Material provided
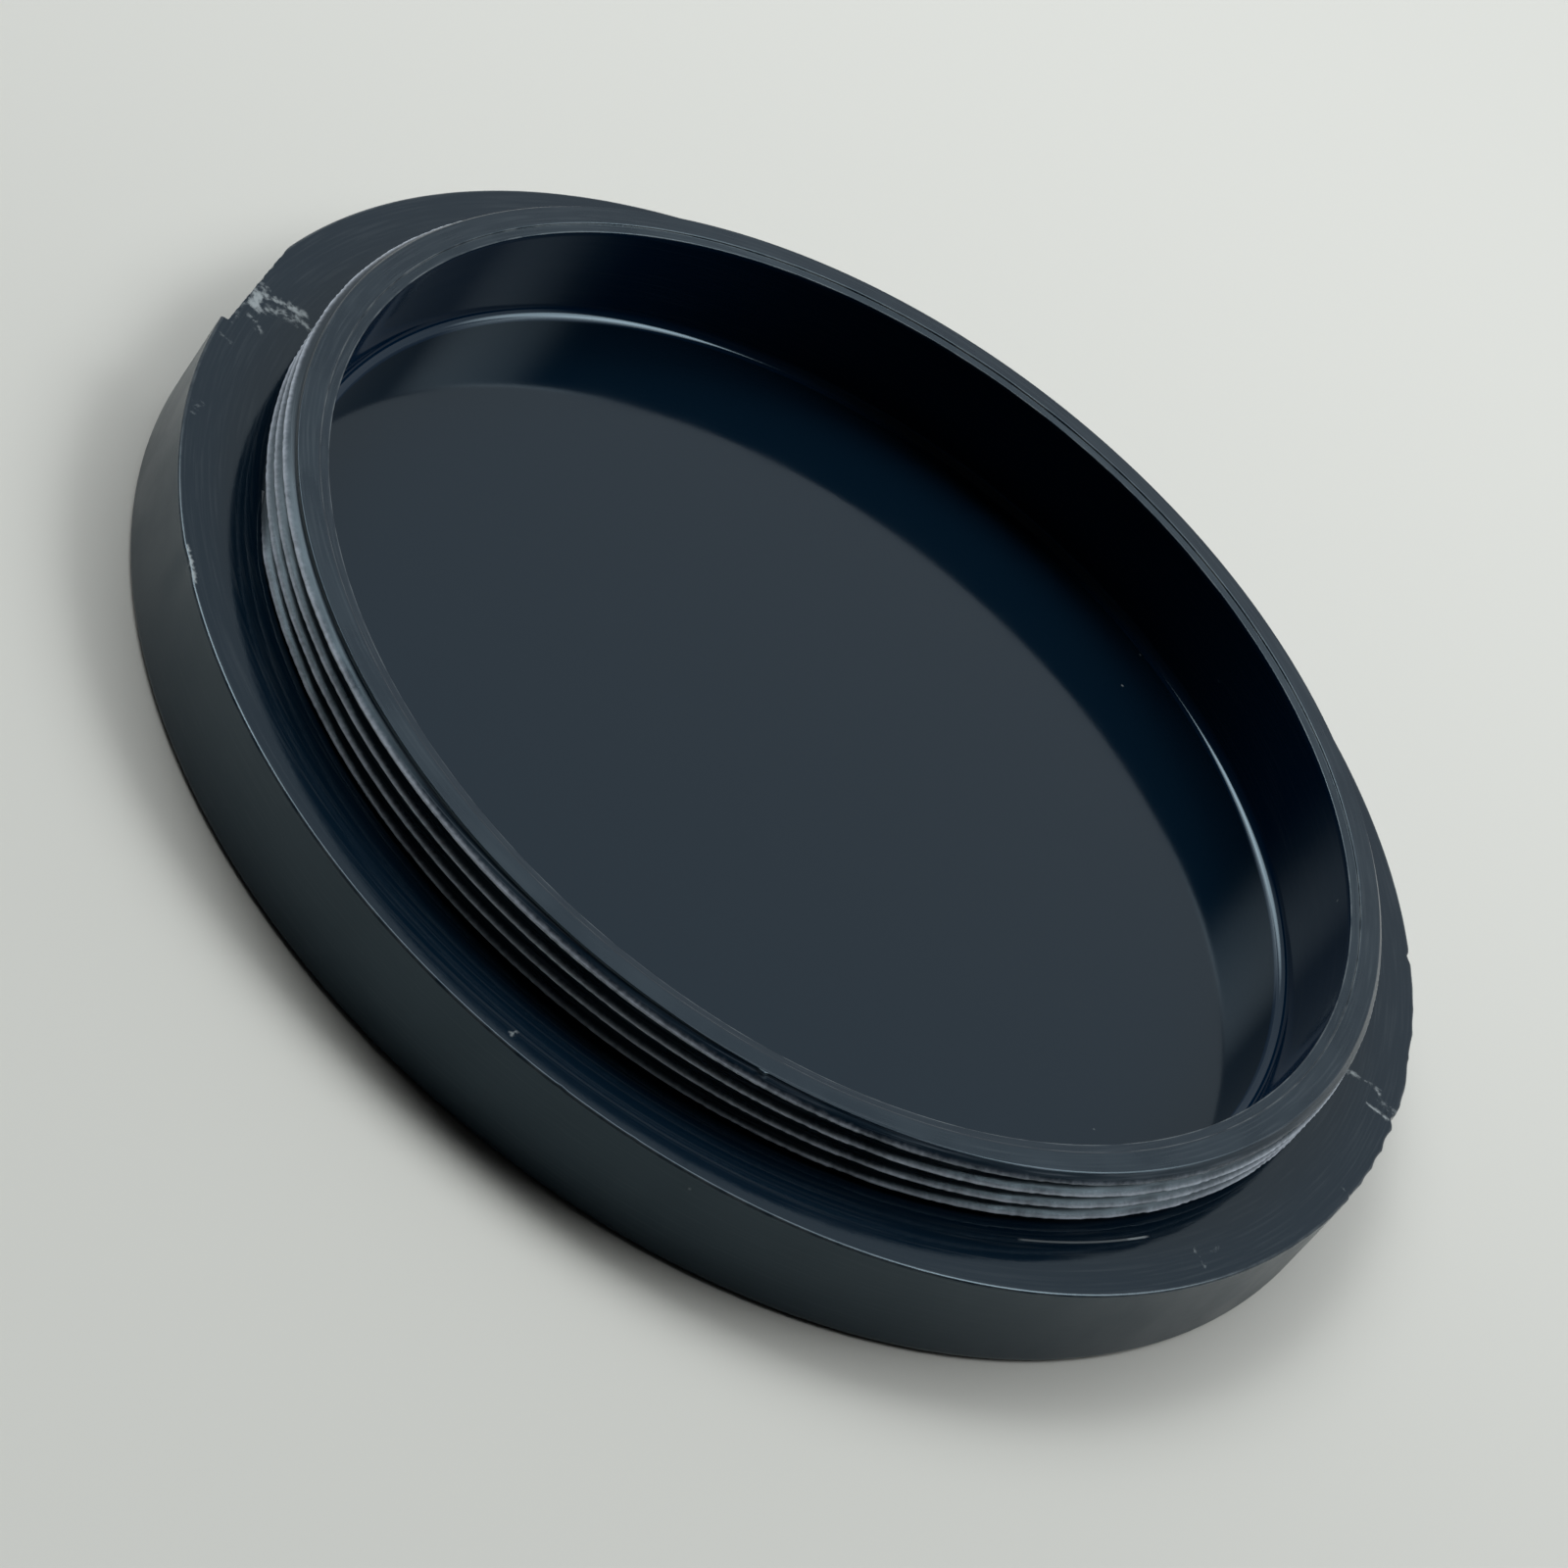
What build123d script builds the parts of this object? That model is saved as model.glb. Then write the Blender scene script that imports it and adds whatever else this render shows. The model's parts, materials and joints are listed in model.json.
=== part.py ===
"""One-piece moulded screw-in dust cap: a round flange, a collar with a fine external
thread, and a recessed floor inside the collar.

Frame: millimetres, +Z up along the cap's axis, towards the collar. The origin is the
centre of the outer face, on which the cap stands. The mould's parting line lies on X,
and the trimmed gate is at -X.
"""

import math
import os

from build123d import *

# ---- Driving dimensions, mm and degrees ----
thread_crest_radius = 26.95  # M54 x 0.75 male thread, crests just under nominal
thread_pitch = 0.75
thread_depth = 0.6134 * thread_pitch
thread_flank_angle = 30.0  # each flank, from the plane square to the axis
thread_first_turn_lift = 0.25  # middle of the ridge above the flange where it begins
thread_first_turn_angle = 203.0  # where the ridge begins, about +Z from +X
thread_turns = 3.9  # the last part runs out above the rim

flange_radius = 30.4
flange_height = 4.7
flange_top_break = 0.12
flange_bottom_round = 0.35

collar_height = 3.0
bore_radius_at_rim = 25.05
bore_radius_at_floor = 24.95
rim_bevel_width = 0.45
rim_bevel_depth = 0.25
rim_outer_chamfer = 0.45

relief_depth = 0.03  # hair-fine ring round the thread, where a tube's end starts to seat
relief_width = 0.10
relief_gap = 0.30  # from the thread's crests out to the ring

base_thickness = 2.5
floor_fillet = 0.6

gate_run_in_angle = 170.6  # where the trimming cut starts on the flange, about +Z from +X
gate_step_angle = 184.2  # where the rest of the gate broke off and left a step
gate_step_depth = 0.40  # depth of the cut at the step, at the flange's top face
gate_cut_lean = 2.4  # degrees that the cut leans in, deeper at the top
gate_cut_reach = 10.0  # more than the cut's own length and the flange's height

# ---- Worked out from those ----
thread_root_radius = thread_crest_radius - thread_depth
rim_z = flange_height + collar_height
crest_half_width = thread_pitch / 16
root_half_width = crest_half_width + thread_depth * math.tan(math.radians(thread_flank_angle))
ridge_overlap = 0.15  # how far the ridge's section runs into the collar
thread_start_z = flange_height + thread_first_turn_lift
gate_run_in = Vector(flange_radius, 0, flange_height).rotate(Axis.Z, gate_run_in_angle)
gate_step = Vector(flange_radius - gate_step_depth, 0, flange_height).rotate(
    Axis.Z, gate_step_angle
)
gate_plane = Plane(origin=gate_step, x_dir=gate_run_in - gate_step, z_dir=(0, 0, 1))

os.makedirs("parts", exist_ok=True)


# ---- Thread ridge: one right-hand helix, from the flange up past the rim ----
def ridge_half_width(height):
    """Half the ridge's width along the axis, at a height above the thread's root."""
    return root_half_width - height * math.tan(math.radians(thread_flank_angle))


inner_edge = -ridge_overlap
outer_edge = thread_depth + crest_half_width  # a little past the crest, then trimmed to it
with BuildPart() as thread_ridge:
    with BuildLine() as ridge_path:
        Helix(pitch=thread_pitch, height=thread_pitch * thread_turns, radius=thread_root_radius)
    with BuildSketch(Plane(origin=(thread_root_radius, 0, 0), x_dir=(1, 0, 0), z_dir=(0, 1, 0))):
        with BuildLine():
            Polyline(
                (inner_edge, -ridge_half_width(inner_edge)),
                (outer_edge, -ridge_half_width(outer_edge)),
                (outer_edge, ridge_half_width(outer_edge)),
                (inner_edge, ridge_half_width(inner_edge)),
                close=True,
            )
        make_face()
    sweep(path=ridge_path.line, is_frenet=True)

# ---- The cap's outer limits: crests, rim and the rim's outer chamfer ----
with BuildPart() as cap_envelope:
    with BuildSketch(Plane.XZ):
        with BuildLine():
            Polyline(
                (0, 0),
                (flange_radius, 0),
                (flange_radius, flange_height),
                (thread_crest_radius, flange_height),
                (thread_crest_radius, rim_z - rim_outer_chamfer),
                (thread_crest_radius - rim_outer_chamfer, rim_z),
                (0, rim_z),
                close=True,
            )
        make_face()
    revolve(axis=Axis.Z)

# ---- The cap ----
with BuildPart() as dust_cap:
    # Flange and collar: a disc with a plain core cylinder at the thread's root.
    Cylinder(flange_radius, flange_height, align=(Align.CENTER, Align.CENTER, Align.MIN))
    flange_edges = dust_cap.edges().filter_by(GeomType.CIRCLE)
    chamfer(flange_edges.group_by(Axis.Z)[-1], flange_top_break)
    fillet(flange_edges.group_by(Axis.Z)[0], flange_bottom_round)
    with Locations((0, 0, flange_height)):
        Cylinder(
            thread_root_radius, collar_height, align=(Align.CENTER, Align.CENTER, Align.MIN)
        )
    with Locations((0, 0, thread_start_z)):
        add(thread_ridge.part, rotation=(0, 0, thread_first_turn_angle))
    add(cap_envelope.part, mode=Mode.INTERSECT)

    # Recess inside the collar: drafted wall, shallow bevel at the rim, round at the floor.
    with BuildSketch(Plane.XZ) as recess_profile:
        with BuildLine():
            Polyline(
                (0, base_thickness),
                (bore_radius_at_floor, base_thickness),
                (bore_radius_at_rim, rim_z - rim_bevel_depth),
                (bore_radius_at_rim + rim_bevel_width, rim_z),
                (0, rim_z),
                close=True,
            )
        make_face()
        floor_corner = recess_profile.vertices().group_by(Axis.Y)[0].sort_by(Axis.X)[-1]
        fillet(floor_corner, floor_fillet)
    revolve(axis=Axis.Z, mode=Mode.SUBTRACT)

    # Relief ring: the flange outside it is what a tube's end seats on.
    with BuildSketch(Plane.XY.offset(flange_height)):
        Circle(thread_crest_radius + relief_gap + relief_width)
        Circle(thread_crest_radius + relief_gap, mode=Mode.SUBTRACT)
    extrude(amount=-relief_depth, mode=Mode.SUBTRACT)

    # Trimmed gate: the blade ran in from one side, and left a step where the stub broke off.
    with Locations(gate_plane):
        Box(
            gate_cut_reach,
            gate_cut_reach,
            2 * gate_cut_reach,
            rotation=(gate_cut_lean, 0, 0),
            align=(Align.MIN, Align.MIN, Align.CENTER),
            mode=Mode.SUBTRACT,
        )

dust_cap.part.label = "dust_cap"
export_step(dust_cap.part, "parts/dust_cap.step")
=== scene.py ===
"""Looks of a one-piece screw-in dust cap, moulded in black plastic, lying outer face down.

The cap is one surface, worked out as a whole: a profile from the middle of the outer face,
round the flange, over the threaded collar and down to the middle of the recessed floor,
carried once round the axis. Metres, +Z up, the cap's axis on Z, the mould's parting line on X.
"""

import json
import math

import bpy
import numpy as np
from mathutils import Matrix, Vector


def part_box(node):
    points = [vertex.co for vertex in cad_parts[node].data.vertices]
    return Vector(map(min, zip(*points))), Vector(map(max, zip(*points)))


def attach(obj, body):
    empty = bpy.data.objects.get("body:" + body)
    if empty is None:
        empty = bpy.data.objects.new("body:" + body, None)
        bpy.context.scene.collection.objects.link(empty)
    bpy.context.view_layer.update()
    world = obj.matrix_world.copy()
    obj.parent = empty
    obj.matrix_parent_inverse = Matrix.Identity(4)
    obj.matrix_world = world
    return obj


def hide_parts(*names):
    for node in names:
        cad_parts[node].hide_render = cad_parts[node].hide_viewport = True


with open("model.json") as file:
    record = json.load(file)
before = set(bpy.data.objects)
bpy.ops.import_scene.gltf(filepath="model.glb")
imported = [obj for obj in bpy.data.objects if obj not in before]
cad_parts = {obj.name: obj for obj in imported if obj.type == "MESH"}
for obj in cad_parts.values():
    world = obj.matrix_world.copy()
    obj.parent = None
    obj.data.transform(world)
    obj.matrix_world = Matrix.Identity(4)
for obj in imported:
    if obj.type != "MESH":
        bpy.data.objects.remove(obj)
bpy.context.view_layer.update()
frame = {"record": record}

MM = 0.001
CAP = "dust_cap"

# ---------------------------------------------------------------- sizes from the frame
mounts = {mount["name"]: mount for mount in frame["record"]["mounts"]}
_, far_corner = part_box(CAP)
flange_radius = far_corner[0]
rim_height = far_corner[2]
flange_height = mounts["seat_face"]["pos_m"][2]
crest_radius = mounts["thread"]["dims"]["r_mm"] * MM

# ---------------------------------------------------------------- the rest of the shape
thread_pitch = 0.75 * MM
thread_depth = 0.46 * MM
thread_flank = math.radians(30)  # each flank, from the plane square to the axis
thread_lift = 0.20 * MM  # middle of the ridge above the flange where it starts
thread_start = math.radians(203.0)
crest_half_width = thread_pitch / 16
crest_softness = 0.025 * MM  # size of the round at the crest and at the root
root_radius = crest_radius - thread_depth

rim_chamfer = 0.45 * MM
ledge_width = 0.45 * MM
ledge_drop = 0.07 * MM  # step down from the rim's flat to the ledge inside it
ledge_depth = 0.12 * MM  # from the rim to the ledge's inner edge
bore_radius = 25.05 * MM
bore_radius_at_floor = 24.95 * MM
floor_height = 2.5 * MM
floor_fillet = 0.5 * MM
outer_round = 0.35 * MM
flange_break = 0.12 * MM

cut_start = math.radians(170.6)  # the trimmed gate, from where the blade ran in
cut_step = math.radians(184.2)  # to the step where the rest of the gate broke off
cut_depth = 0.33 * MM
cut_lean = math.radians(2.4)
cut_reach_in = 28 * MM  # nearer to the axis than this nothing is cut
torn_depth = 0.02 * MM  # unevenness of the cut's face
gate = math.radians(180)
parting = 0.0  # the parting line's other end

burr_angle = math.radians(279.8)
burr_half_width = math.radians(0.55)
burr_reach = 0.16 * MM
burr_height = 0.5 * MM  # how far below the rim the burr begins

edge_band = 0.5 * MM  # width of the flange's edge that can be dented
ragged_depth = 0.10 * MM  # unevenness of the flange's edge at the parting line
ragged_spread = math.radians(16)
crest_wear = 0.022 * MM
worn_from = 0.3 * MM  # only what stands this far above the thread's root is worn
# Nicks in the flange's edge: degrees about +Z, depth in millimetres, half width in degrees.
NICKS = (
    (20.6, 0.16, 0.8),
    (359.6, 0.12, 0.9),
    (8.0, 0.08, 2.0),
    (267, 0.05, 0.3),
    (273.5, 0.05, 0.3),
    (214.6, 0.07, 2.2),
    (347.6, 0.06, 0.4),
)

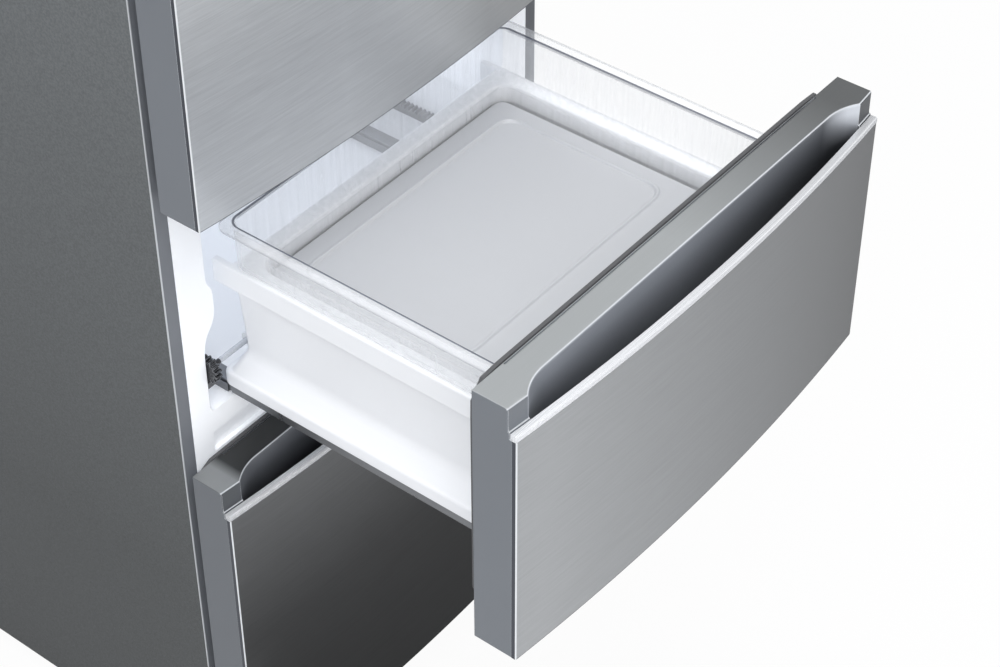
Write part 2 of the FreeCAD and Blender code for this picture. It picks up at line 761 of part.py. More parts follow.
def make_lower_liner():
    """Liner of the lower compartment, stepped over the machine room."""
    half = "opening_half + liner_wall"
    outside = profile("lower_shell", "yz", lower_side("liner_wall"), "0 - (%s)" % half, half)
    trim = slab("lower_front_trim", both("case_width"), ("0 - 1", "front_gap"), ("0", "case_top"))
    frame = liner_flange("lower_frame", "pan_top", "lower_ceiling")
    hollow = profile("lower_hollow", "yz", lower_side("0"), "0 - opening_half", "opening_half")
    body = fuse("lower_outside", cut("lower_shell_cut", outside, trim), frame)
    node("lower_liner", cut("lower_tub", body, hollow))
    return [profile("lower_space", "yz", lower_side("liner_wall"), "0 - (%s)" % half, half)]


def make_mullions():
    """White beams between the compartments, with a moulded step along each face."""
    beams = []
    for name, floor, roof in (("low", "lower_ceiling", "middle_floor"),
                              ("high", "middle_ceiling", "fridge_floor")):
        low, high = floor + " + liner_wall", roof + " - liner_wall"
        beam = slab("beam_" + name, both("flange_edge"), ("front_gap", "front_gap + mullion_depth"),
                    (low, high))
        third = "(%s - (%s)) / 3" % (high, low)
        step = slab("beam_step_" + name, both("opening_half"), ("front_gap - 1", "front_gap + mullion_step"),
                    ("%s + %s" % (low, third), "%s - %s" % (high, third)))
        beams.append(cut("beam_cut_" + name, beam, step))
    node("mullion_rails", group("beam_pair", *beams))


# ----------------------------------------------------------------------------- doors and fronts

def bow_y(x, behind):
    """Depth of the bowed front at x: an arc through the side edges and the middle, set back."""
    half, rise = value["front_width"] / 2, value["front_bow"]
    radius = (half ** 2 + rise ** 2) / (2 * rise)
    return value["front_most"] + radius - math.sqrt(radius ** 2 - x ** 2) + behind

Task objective
Return verbatim the lines that run from the line containing "# Trimmed gate: the" through the line containing "zip(*points))), Vector(map(max, zip(*points)))", inclusive.

Response to the task
    # Trimmed gate: the blade ran in from one side, and left a step where the stub broke off.
    with Locations(gate_plane):
        Box(
            gate_cut_reach,
            gate_cut_reach,
            2 * gate_cut_reach,
            rotation=(gate_cut_lean, 0, 0),
            align=(Align.MIN, Align.MIN, Align.CENTER),
            mode=Mode.SUBTRACT,
        )

dust_cap.part.label = "dust_cap"
export_step(dust_cap.part, "parts/dust_cap.step")
=== scene.py ===
"""Looks of a one-piece screw-in dust cap, moulded in black plastic, lying outer face down.

The cap is one surface, worked out as a whole: a profile from the middle of the outer face,
round the flange, over the threaded collar and down to the middle of the recessed floor,
carried once round the axis. Metres, +Z up, the cap's axis on Z, the mould's parting line on X.
"""

import json
import math

import bpy
import numpy as np
from mathutils import Matrix, Vector


def part_box(node):
    points = [vertex.co for vertex in cad_parts[node].data.vertices]
    return Vector(map(min, zip(*points))), Vector(map(max, zip(*points)))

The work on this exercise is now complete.